The DePue coach, best known as Chef Charlie as culinary director at Pleasant View Lutheran Life Community in Ottawa, jokes his players do take notice what he is wearing game days, and they like it.

“They always tell me, ‘Coach, nobody can dress like you, man,’” Klinefelter said with a laugh.

He believes being a well-dressed man goes a long way, in that you’re only as good as you look.

“I always make them wear a tie when they go to school (on game days). I tell them it shows respect for your school and shows respect for the sport,” Klinefelter said. “I’ve got respect for the sport because if you don’t have pride in what you’re doing, then sometimes you just go out there and just compete. I think that’s some of the mentality I changed when I took over. Before it was OK to lose. Now it’s not. It hurts to lose.”

And as well as the Little Giants did this season, starting 19-0, winning their first regional championship since 1990 and winning the most games at DePue since Eric Bryant’s 1980 Sweet 16 team (27-3), it hurt when they lost to Newark 62-42 in the sectional semifinals.

It hurt a lot.

“l tell the guys, you have to seize the opportunity when it’s there. We had the great year this year. Even up to the regional, I said, people can still beat you, no matter what you did all year; nothing’s given. Because next year we could have injuries, or whatever. You got to do it when you have the chance,” Klinefelter said.

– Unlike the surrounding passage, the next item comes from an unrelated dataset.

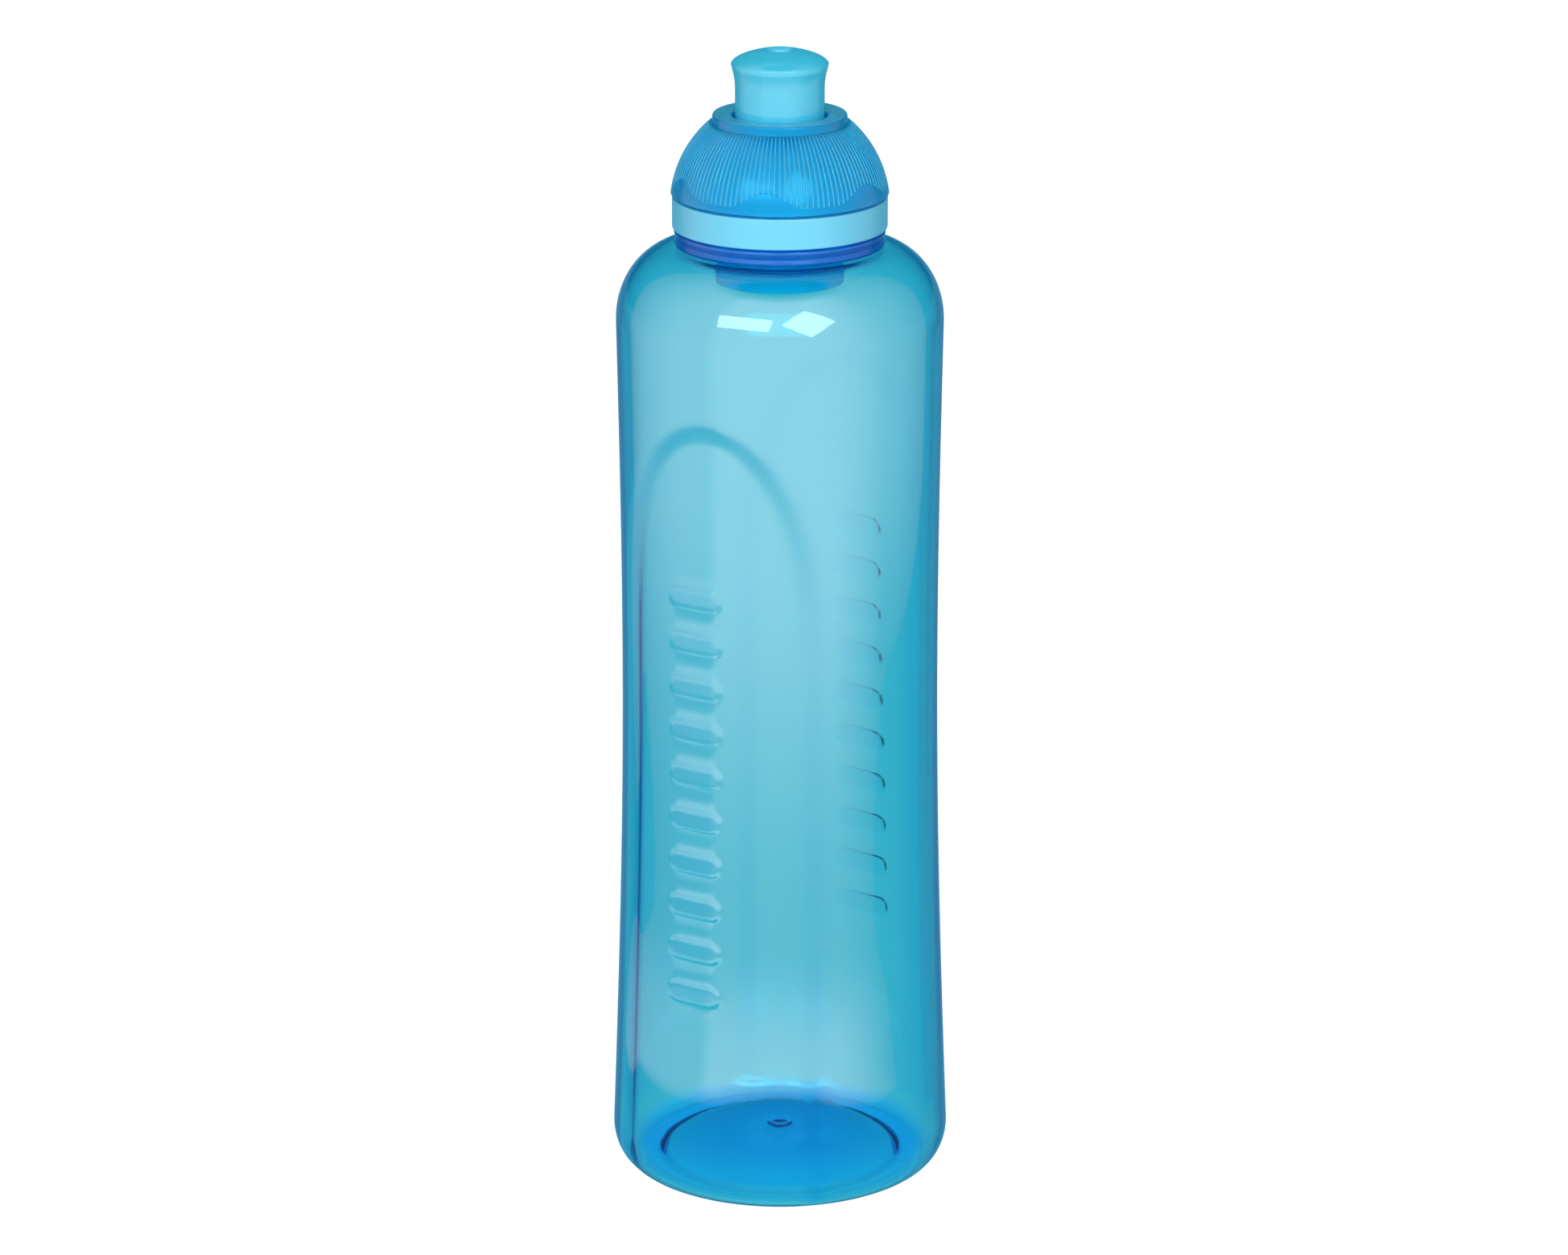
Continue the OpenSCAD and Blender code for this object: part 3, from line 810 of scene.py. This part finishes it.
CYAN_LOW, CYAN_HIGH = (0.05, 0.54, 0.76), (0.058, 0.565, 0.785)
SATIN_LOW, SATIN_HIGH = (0.11, 0.545, 0.76), (0.12, 0.56, 0.775)
CAP_PALE, CAP_DEEP, CAP_DYE = (0.03, 0.78, 0.98), (0.004, 0.19, 0.72), (0.0, 0.93, 0.985)
# the dome's paler crest colour is a painted highlight, not a colour of the plastic
DOME_GROUND, DOME_CREST_HIGHLIGHT, DOME_DYE = (0.002, 0.47, 0.79), (0.22, 0.88, 0.97), (0.0, 0.94, 0.98)

materials = {
    "bottle_plastic": clear_plastic("bottle_plastic", (0.0, 0.862, 0.985), 1000.0),
    "dome_plastic": dome_plastic("dome_plastic", DOME_GROUND, DOME_CREST_HIGHLIGHT, DOME_DYE, 600.0),
    "cap_plastic": cap_plastic("cap_plastic", CAP_PALE, CAP_DEEP, CAP_DYE, 900.0),
    "cyan_plastic": solid_plastic("cyan_plastic", CYAN_LOW, CYAN_HIGH, 0.06, gloss=0.24),
    "cyan_satin": solid_plastic("cyan_satin", SATIN_LOW, SATIN_HIGH, 0.3, gloss=0.4),
    "silicone": solid_plastic("silicone", (0.72, 0.80, 0.82), (0.80, 0.86, 0.88), 0.45),
}

for piece, slot_name in (
    (bottle, "bottle_plastic"),
    (cap, "cap_plastic"),
    (cover, "cyan_satin"),
    (dome, "dome_plastic"),
    (spout, "cyan_plastic"),
    (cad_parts["valve_insert"], "cyan_satin"),
    (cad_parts["neck_gasket"], "silicone"),
    (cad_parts["stem_seal"], "silicone"),
    (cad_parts["spout_o_ring"], "silicone"),
):
    piece.data.materials.clear()
    piece.data.materials.append(materials[slot_name])


# ---------------------------------------------------------------- floor, light and camera


FLOOR_SEEN, FLOOR_LIT, WORLD_LIT = 1.0, 0.55, 0.4
THROUGH, THROUGH_BASE = 0.65, 0.85  # what is seen through the plastic, and the same under the base
BOUNCED, INNER_LIT = 0.42, 1.9  # light from rays mirrored inside the plastic, and on opaque pieces inside it
FRONT_NEAR, FRONT_FAR, FAR_SHARE = 4.6, 5.6, 0.4  # the lit stretch that the plastic mirrors
WING_LEFT, WING_RIGHT, FAR_WING_LEFT, FAR_WING_RIGHT = 0.5, 0.05, 0.75, 0.5
MIRRORED_SIDE, SIDE_COLOUR = 0.5, (0.05, 0.60, 0.95)
SHADE_BACK, SHADE_EDGE = 0.008, (0.029, 0.038)  # the blue shadow under the base, in metres


class Studio:
    """Brightness of the table or the world by the kind of ray that meets it: seen, seen through plastic,
    mirrored or lighting. What the plastic mirrors is a dim blue but for a lit stretch in front."""

    def __init__(self, tree, x, y):
        self.tree = tree
        path = tree.nodes.new("ShaderNodeLightPath")
        self.seen = path.outputs["Is Camera Ray"]
        self.through = path.outputs["Is Transmission Ray"]
        self.inner = self.math("GREATER_THAN", path.outputs["Diffuse Depth"], 0.5)
        self.bounced = self.math("GREATER_THAN", path.outputs["Glossy Depth"], 0.5)
        self.mirrored = self.math("MULTIPLY", path.outputs["Is Glossy Ray"], path.outputs["Is Reflection Ray"])
        self.facing = self.math("ARCTAN2", x, self.math("MULTIPLY", y, -1.0))

    def math(self, operation, first, second, third=0.0):
        """One sum on numbers or other nodes' outputs."""
        node = self.tree.nodes.new("ShaderNodeMath")
        node.operation = operation
        for socket, value in zip(node.inputs, (first, second, third)):
            self.put(socket, value)
        return node.outputs[0]

    def put(self, socket, value):
        if isinstance(value, bpy.types.NodeSocket):
            self.tree.links.new(value, socket)
        else:
            socket.default_value = value

    def length(self, x, y):
        """How long the vector (x, y) is."""
        squares = self.math("MULTIPLY_ADD", x, x, self.math("MULTIPLY", y, y))
        return self.math("SQRT", squares, 0.0)

    def between(self, value, start, end, low, high):
        """`low` up to `start` and `high` from `end`, with a smooth change."""
        ramp = self.tree.nodes.new("ShaderNodeMapRange")
        ramp.interpolation_type = "SMOOTHSTEP"
        names = ("Value", "From Min", "From Max", "To Min", "To Max")
        for name, number in zip(names, (value, start, end, low, high)):
            self.put(ramp.inputs[name], number)
        return ramp.outputs["Result"]

    def front(self, far, backward):
        """The lit stretch in front: a bright middle, weaker wings that grow with `far`, 0 to 1, and a slow end
        as the direction turns `backward`, -1 to 1."""
        left = self.math("MULTIPLY_ADD", far, FAR_WING_LEFT - WING_LEFT, WING_LEFT)
        right = self.math("MULTIPLY_ADD", far, FAR_WING_RIGHT - WING_RIGHT, WING_RIGHT)
        turn = math.radians
        shape = self.between(self.facing, turn(-54), turn(-42), left, 1.0)
        shape = self.math("MULTIPLY", shape, self.between(self.facing, turn(28), turn(85), 1.0, right))
        return self.math("MULTIPLY", shape, self.between(backward, -0.5, 0.9, 1.0, 0.0))

    def colour(self, front, under=0.0):
        """White, and blue for what the plastic mirrors beside the lit stretch, for rays that were mirrored
        inside it on their way, and for `under`, the coloured shadow of the base."""
        mix = self.tree.nodes.new("ShaderNodeMix")
        mix.data_type = "RGBA"
        beside = self.math("MULTIPLY", self.mirrored, self.math("LESS_THAN", front, MIRRORED_SIDE))
        trapped = self.math("MULTIPLY", self.through, self.math("GREATER_THAN", self.bounced, self.inner))
        shade = self.math("MULTIPLY", self.through, under)
        blue = self.math("MAXIMUM", self.math("MAXIMUM", beside, trapped), shade)
        self.put(mix.inputs["Factor"], blue)
        mix.inputs["A"].default_value = (1, 1, 1, 1)
        mix.inputs["B"].default_value = (*SIDE_COLOUR, 1)
        return mix.outputs["Result"]

    def strength(self, lit, seen, through, mirrored):
        """`lit` is for light on opaque surfaces, and the others replace it for their rays. A ray that was
        mirrored inside the plastic on its way gets less, and one that lights an opaque piece inside gets more."""
        clear = self.math("MULTIPLY", through, self.math("MULTIPLY_ADD", self.bounced, BOUNCED - 1.0, 1.0))
        change = self.math("SUBTRACT", INNER_LIT, clear)
        clear = self.math("MULTIPLY_ADD", self.inner, change, clear)
        total = self.math("MULTIPLY_ADD", self.seen, seen - lit, lit)
        total = self.math("MULTIPLY_ADD", self.through, self.math("SUBTRACT", clear, lit), total)
        return self.math("MULTIPLY_ADD", self.mirrored, self.math("SUBTRACT", mirrored, lit), total)


def make_floor():
    """A pale table that glows a little."""
    half = 15.0
    corners = [(-half, -half, 0), (half, -half, 0), (half, half, 0), (-half, half, 0)]
    mesh = bpy.data.meshes.new("floor")
    mesh.from_pydata(corners, [], [(0, 1, 2, 3)])
    floor = bpy.data.objects.new("floor", mesh)
    bpy.context.scene.collection.objects.link(floor)
    n = Nodes("floor_paper")
    n.set("Base Color", n.blend(n.noise(6.0, 3.0), (0.075, 0.075, 0.075), (0.08, 0.08, 0.08)))
    n.set("Roughness", 0.9)
    n.set("Specular IOR Level", 0.1)
    split = n.tree.nodes.new("ShaderNodeSeparateXYZ")
    n.tree.links.new(n.place, split.inputs["Vector"])
    x, y = split.outputs["X"], split.outputs["Y"]
    studio = Studio(n.tree, x, y)
    # the lit stretch starts some way off, so that the base mirrors none of it
    away = studio.length(x, y)
    far = studio.between(away, 0.32, 0.62, 0.0, 1.0)
    wide = studio.length(studio.math("MULTIPLY", x, 1.25), y)
    near = studio.math(
        "MULTIPLY",
        studio.between(wide, 0.112, 0.135, 0.0, FRONT_NEAR),
        studio.between(away, 0.14, 0.22, 1.0, FAR_SHARE),
    )
    beyond = studio.between(away, 0.24, 0.52, 0.0, FRONT_FAR - FAR_SHARE * FRONT_NEAR)
    bright = studio.math("ADD", near, beyond)
    backward = studio.math("DIVIDE", y, away)
    front = studio.math("MULTIPLY", studio.front(far, backward), bright)
    mirrored = studio.math("MAXIMUM", front, MIRRORED_SIDE)
    # the shadow under the base
    shade_r = studio.length(x, studio.math("SUBTRACT", y, SHADE_BACK))
    through = studio.between(shade_r, *SHADE_EDGE, THROUGH_BASE, THROUGH)
    under = studio.between(shade_r, *SHADE_EDGE, 1.0, 0.0)
    n.set("Emission Color", studio.colour(front, under))
    n.set("Emission Strength", studio.strength(FLOOR_LIT, FLOOR_SEEN, through, mirrored))
    n.material.cycles.emission_sampling = "NONE"
    mesh.materials.append(n.material)


def make_world():
    """A white world with the lit stretch carried on up from the table, almost to the top."""
    world = bpy.data.worlds.new("studio")
    world.use_nodes = True
    tree = world.node_tree
    background = next(n for n in tree.nodes if n.type == "BACKGROUND")
    coordinates = tree.nodes.new("ShaderNodeTexCoord")
    split = tree.nodes.new("ShaderNodeSeparateXYZ")
    tree.links.new(coordinates.outputs["Generated"], split.inputs["Vector"])
    studio = Studio(tree, split.outputs["X"], split.outputs["Y"])
    fade = studio.between(split.outputs["Z"], 0.85, 0.995, FRONT_FAR, 0.0)
    front = studio.math("MULTIPLY", studio.front(1.0, split.outputs["Y"]), fade)
    mirrored = studio.math("MAXIMUM", front, MIRRORED_SIDE)
    tree.links.new(studio.colour(front), background.inputs["Color"])
    tree.links.new(studio.strength(WORLD_LIT, 1.0, THROUGH, mirrored), background.inputs["Strength"])
    world.cycles.sampling_method = "NONE"
    bpy.context.scene.world = world


AIM = Vector((0.0, 0.0, 0.2))  # the lights face this point, just under the cap


def panel(name, azimuth, elevation, distance, width, height, radiance, roll=0.0, seen=True, lights=True):
    """A soft light panel, placed by direction from AIM. Radiance is against a white of 1. `seen` says whether
    glossy surfaces mirror it, and `lights` whether it lights opaque ones."""
    a, e = math.radians(azimuth), math.radians(elevation)
    back = Vector((math.sin(a) * math.cos(e), -math.cos(a) * math.cos(e), math.sin(e)))
    data = bpy.data.lights.new(name, "AREA")
    data.shape = "RECTANGLE"
    data.size, data.size_y = width, height
    data.energy = radiance * math.pi * width * height
    lamp = bpy.data.objects.new(name, data)
    lamp.location = AIM + back * distance
    lamp.rotation_mode = "QUATERNION"
    lamp.rotation_quaternion = back.to_track_quat("Z", "Y") @ Quaternion((0, 0, 1), math.radians(roll))
    lamp.visible_glossy = seen
    lamp.visible_diffuse = lights
    bpy.context.scene.collection.objects.link(lamp)
    return lamp


def make_lights():
    """Two boxes that only show as the highlights on the shoulder, a fill behind and a key in front."""
    panel("box_left", -27.0, 28.0, 1.2, 0.78, 0.34, 7.8, lights=False)
    panel("box_right", 22.0, 29.0, 1.2, 0.56, 0.56, 7.8, roll=45.0, lights=False)
    fill = panel("fill_back", 170.0, 35.0, 1.5, 1.0, 0.8, 2.2, seen=False)
    fill.visible_transmission = False
    panel("key", -3.0, 30.0, 1.5, 1.1, 0.9, 4.8, seen=False)


def make_camera():
    """Straight in front, 1.2 m away and looking 17.5 degrees down."""
    pitch, distance = math.radians(17.5), 1.2
    aim = Vector((0.00087, 0.0, 0.12128))
    back = Vector((0, -math.cos(pitch), math.sin(pitch)))
    data = bpy.data.cameras.new("camera")
    data.sensor_width = 36.0
    data.lens = 128.04
    data.clip_start, data.clip_end = 0.05, 60.0
    camera = bpy.data.objects.new("camera", data)
    camera.location = aim + back * distance
    camera.rotation_mode = "QUATERNION"
    camera.rotation_quaternion = (-back).to_track_quat("-Z", "Y")
    bpy.context.scene.collection.objects.link(camera)
    bpy.context.scene.camera = camera


make_floor()
make_world()
make_lights()
make_camera()

scene = bpy.context.scene
scene.view_settings.view_transform = "Standard"
scene.cycles.max_bounces = 48
scene.cycles.transmission_bounces = 48
scene.cycles.glossy_bounces = 24
scene.cycles.diffuse_bounces = 4
scene.cycles.transparent_max_bounces = 16
scene.cycles.use_denoising = True
scene.cycles.sample_clamp_indirect = 8.0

“Next year, you have a little chip on your shoulders that there’s expectations there, so now you have to live up to those expectations. And hopefully that’s why they’ll work even a little harder and try to do even better.”

Being there this year, will help them get back next year, Klinefelter said.

“They have a little taste of what it’s like. I know we went over to the sectional against Newark, a team that’s been there seven or eight times. They didn’t have any fear in themselves. We came out in the first quarter, and we were a little bit shell shocked. We kind of regrouped a little bit, but got ourselves in a hole. Being there now, I think they know what it feels like. I know they love that feel of winning, and I love seeing them win.”

The Little Giants’ success brought sexy back to basketball in DePue this year, a town full of pride in its basketball program.

“Now we’re seeing all these kids on the basketball court where we never saw them there. The courts are packed now,” said Klinefelter, a 1977 graduate of DePue. “Even after we won their regional, I saw about six or seven eighth-graders that were there and said, ‘Coach we’re ready for the summer already.’

“If you know DePue, they used to be a big basketball town. They love their basketball and the history we’ve had from way in the past. I think we lit a fire there, so hopefully we can hold on to them for a while.”

Klinefelter said he has a group of really good kids, and they all work well together. And even though he may dress flashy, the kids know he means business.

“I’m hard on them because I demand a lot of respect from them and a lot of discipline. And sometimes they’re not used to that,” he said. “But after they get to know me, ‘Oh yeah, that’s just coach, man, you got to get used to that.’”

“He’s a great coach; he wants the best for us,” junior ring-leader Rafa Puga said. “He’s always pushing us to be respectful young men. He knows what we got in us, but wants us to do better because he can see our potential.”

When it comes to picking out his wardrobe for next season, Klinefelter is going to think twice about sporting those orange-tipped shoes

“I might throw them out. We lost to Roanoke and Marquette when I wore them,” he said, laughing.